And we're always sticking with the ones that's less than that.

That's kind of the applications of these things.

So, as you get into this coordinate design,

quickly take a look at these issues.

If you move a outside of the sphere, you immediately have ambiguities always,

which is a bad thing.

You'll never quite know this could be this orientation or

a completely different orientation.

And so that's why we don't put projection points outside of that.

10:52

There were other papers that I actually came out of teaching this class

that were done.

Here's one by Jeff Marlin that we did, Instead of putting the projection point

and you were here, we're moving it along the surface.

And always being orthogonal centered in the origin.

And that gave you whole family of parameters that kind of encompasses

the MRP behavior but also those asymmetric stereographic orientation parameters.

And there's a really beautiful math that goes in this that gives you.

The equation ends up being essentially the same form regardless of where you put it.

It's just this a parameter comes in and so

that you can write it on the very general way.

And so anyway also published the paper recently

about taking the surface and looking at different geographic

mapping technics and how do you and how do all these things relate and

they all have benefits and drawbacks and you know coverage and.

Different things that you can do with it, so

anyway there is a whole field out there people continue to publish.

11:54

Yes sir?

>> So you kind of mentioned optimizing

our set of singular so that when try to hit that if we know the rotation.

How practical is it to change where that singular point is in real time,

as your rotation changes, so that you kind of constantly adapt.

>> Yeah. I haven't used them too much,

to be honest.

My primarily coordinates of use are MRPs.

I find that I can do anything.

I just have to deal with the discontinuity.

Here, if you're doing this, you have to make sure you using them in situation

where you know you're tumbling and this is the nominal tumble and

you just not going to tumble about this other axis,

it's going to be a different kind of tumble.

If it does switch you're going to have to switch to different coordinates that don't

go singular if you had to do that.

From a feedback control perspective this is interesting because again we pointed

out that if you have coordinates that go singular at 90 degrees and

you definitely want to make sure if a solar panels never go pass 90 degrees to

the sun you get this increased stiffness and we can still analytically prove

stability of those controls which is kind of a nice thing.

But then if you deal with finite actuation then it's harder to guarantee that

somebody didn't kick you off hard enough off the rocket and

that you're still going to tumble past it.

And so you have to make sure that you can handle that.

13:10

Life is full of details.

But you should be able to understand them at least.

Yes, Jordan.

>> Has anyone ever looked at using a projection surface over than a plane,

maybe something with some curvature to it.

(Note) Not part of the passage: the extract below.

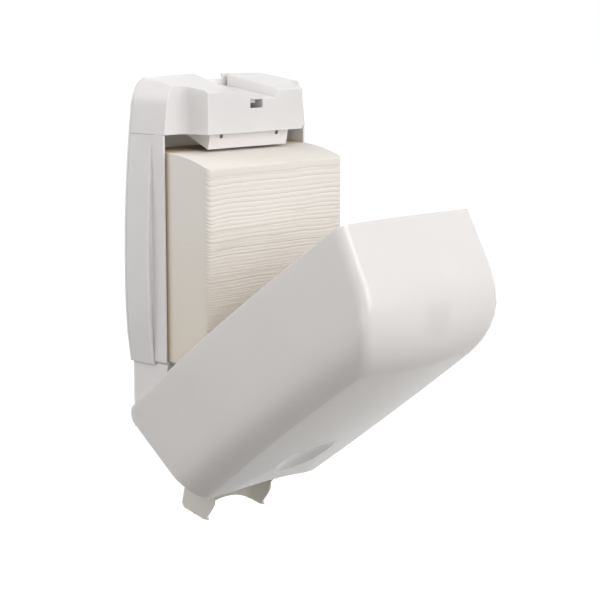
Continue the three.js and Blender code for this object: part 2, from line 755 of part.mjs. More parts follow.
function coverForm(inset, back, heightSteps = 9) {
  const front = coverDepth - inset;
  const brow = coverBrow - inset;
  const corner = coverCorner - inset;
  const browStart = front - brow;
  const rings = [coverRing(back, 0, 0, inset, heightSteps)];
  rings.push(coverRing((back + browStart) / 2, 0, 0, inset, heightSteps));
  browShares.forEach((share) => {
    const turn = Math.PI / 2 * share;
    const depth = browStart + brow * Math.sin(turn);
    const into = Math.max(0, depth - (front - corner));
    const sideInset = corner - Math.sqrt(Math.max(0, corner * corner - into * into));
    rings.push(coverRing(depth, sideInset, brow * (1 - Math.cos(turn)), inset, heightSteps));
  });
  const last = rings[rings.length - 1];
  const middle = (coverLow + last[Math.floor(last.length / 2)][2]) / 2;
  capShares.forEach((share) => {
    rings.push(last.map(([x, depth, height]) => [x * share, depth, middle + (height - middle) * share]));
  });
  const count = last.length;
  const places = rings.flat().map(([x, depth, height]) => [x, -depth - swell(x, depth), height]);
  const triangles = [];
  for (let ring = 0; ring + 1 < rings.length; ring += 1) {
    for (let at = 0; at < count; at += 1) {
      const next = (at + 1) % count;
      const a = ring * count + at;
      const b = ring * count + next;
      triangles.push(a, b, a + count, b, b + count, a + count);
    }
  }
  const tip = places.length;
  places.push([0, -front - swell(0, front), middle]);
  const backCentre = places.length;
  places.push([0, -back, middle]);
  for (let at = 0; at < count; at += 1) {
    const next = (at + 1) % count;
    const lastRing = (rings.length - 1) * count;
    triangles.push(lastRing + at, lastRing + next, tip);
    triangles.push(next, at, backCentre);
  }
  const geometry = new THREE.BufferGeometry();
  geometry.setAttribute('position', new THREE.Float32BufferAttribute(places.flat(), 3));
  geometry.setIndex(triangles);
  return toSolid(geometry);
}

// Shallow round finger dish; grow gives the back of its wall
function dishForm(grow) {
  const face = coverDepth + swell(0, coverDepth);
  const ball = (dishRadius * dishRadius + dishSink * dishSink) / (2 * dishSink);
  const radius = dishRadius + overrun;
  const rim = overrun * 2;
  const steps = 5;
  const profile = [];
  for (let step = 0; step <= steps; step += 1) {
    const r = radius * step / steps;
    profile.push([r, ball - dishSink - Math.sqrt(ball * ball - r * r) - grow]);
  }
  profile.push([radius, rim], [0, rim]);
  const geometry = new THREE.LatheGeometry(profile.map(([u, v]) => new THREE.Vector2(u, v)), 32);
  geometry.rotateX(Math.PI);
  geometry.translate(0, -face, dishHeight);
  return toSolid(geometry);
}

// Side profile that trims the closed cover: a heel clear of the wall, a rising underside and a chin
const heelPullDepth = 9.5;
const heelPullHeight = -12.3;

function coverTrim() {
  const heel = new THREE.Shape();
  const top = coverTop + overrun * 2;
  const front = coverDepth + coverBulge + overrun;
  heel.moveTo(coverBack, top);
  heel.lineTo(coverBack, 0);
  heel.absarc(hingeDepth, 0, hingeDepth - coverBack, Math.PI, Math.PI + openAngle);
  heel.quadraticCurveTo(heelPullDepth, heelPullHeight, floorBack, undersideHeight(floorBack));
  heel.lineTo(undersideFront, undersideHeight(undersideFront));
  heel.lineTo(chinFront, chinHeight);
  heel.lineTo(front, chinHeight);
  heel.lineTo(front, top);
  return sideways(heel, -housingHalf - overrun * 2, housingHalf + overrun * 2, 5);
}

// What the cover's inside keeps clear above its floor wall
function aboveFloor() {
  const lift = wall * Math.sqrt(1 + undersideSlope * undersideSlope);
  const front = coverDepth + coverBulge + overrun;
  const floorAt = (depth) => undersideHeight(depth) + lift;
  return sideways(outline([[floorBack, coverLow - overrun], [floorBack, floorAt(floorBack)],
    [undersideFront, floorAt(undersideFront)], [front, floorAt(undersideFront)], [front,
      coverTop + overrun],
    [-overrun * 2, coverTop + overrun], [-overrun * 2, coverLow - overrun]]),
  -housingHalf - overrun * 2, housingHalf + overrun * 2);
}

// Outlet chute, fixed in the opening of the cover's floor
const chuteHalf = 47;
const chuteBackShare = -0.825;
const chuteTop = 5;
const chuteFlangeWidth = 15;
const chuteFlangeHalf = chuteHalf + chuteFlangeWidth;
const chuteFlangeBack = 58;
const chuteFlangeFront = 104;
const chuteHeelDepth = 94;
const chuteDrop = 71.6;
const chuteHeelRise = 15.3;
const chuteHeelHeight = chuteHeelRise - chuteDrop;
const chuteReach = 48.8;
const chuteToeShares = [[0.248, 0.993], [0.377, 1], [0.918, 0.69], [1, 0.609], [0.916, 0.601], [0.852,
  0.44],
  [0.793, 0.332], [0.658, 0.239]];
const chuteRootFront = 119;
const guideLowDepth = 127.3;
const guideLowHeight = -61;
const guideTopDepth = 88.5;
const guideTopHeight = 5.9;
const guideArch = 15;
const outletSlack = 0.8;

function chuteCheek() {
  const back = (height) => chuteHeelDepth + (height - chuteHeelHeight) * chuteBackShare;
  const toe = chuteToeShares.map(([ahead, down]) => [chuteHeelDepth + chuteReach * ahead,
    -chuteDrop * down]);
  return outline([[chuteHeelDepth, chuteHeelHeight], ...toe, [chuteRootFront, chuteTop * 3],
    [back(chuteTop) + wall * 4, chuteTop * 2], [back(chuteTop), chuteTop]]);
}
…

Could see maybe how you could- >> You're just determined

to make my life difficult, aren't you.

>> [INAUDIBLE] >> Anybody ever looked at that?

Ever is a big word.

>> Yeah.

13:38

>> You think you could avoid singularities by getting an object with some

curvature to it.

>> You might, especially with the MRP like thing, I mean could do something else.

You might have a different surface that then gives

you an even more linear behaviour.

I think that's the biggest benefit I would see of that is to make these projected

coordinates even more linear, maybe, I mean does the Higher Order Rodriguez but

I haven't quite seen such a stereographic representation of that,

maybe that's something that they're doing there implicitly.

So, no, that could be a whole paper right there, we'll see.

Lots of fun little nuggets.

Nothing else, you go to these conferences, you blow everybody's minds,

because this is something people don't typically focus on.

They just go for quaternions and then don't even know what quaternions are.

If you tell them there's two sets, they're completely confused.

And Hopefully you'll have a much better knowledge of this.

But there's an interesting world of kinematics and

how we can describe orientations.

So yeah, nice idea.

We should maybe explore that.